A Amazônia Real procurou a assessoria do senador Chico Rodrigues, membro titular da CDH, que reforçou o apoio aos garimpeiros em Roraima. “A falta de regulamentação do parágrafo 3º, do artigo 231, da Constituição Federal de 1988, tem favorecido, até então, a atividade ilegal nas aldeias indígenas, o que contribui para o contrabando e enriquecimento ilícito de entidades estrangeiras, que não têm compromisso com a preservação ambiental e, muitas vezes, colocam em risco as comunidades envolvidas. No entanto, não se deve aplicar juízo de valor e criminalizar os garimpeiros, que são trabalhadores dignos, que buscam o sustento de suas famílias com o que tiram do solo. A Constituição Federal defende que os indígenas devem ter assegurada a participação nos resultados da mineração, o que, de fato, não é praticado”, destacou o senador Chico Rodrigues, por meio de nota.
Procurado, o senador Mecias de Jesus (Republicanos-RR) disse que apoia o aproveitamento mineral em terras indígenas, desde que seja aprovada uma moderna legislação para disciplinar o tema, que as comunidades concordem e sejam beneficiadas com os royalties da mineração e que os danos ambientais sejam os menores possíveis.
“Esse é o modelo adotado em todos os países desenvolvidos. O Brasil não pode prescindir de suas riquezas minerais, estejam elas em áreas indígenas ou não, mas essa exploração não pode ser feita de qualquer maneira, precisa respeitar as comunidades indígenas e o meio ambiente”, afirmou, requentando um argumento que o presidente Jair Bolsonaro já utilizou diversas vezes.

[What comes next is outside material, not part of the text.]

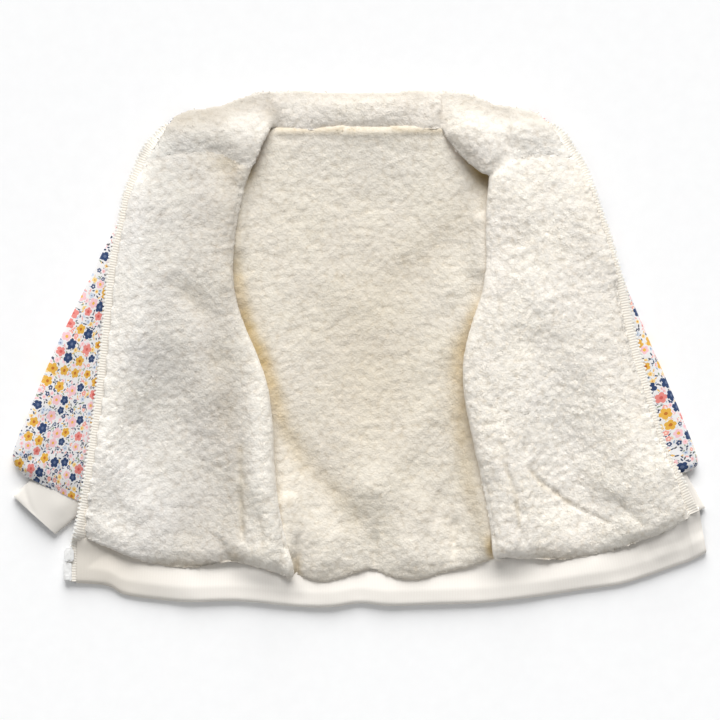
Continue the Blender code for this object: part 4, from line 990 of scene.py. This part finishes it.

A comissão de parlamentares de Brasília que visitou Roraima nos últimos dois dias também participou de uma reunião a portas fechadas com a superintendência da Polícia Federal (PF). No local, os parlamentares ouviram os representantes do órgão e puderam verificar que mais de 30 aeronaves, entre helicópteros e aviões, foram apreendidas durante operações dentro da Terra Yanomami.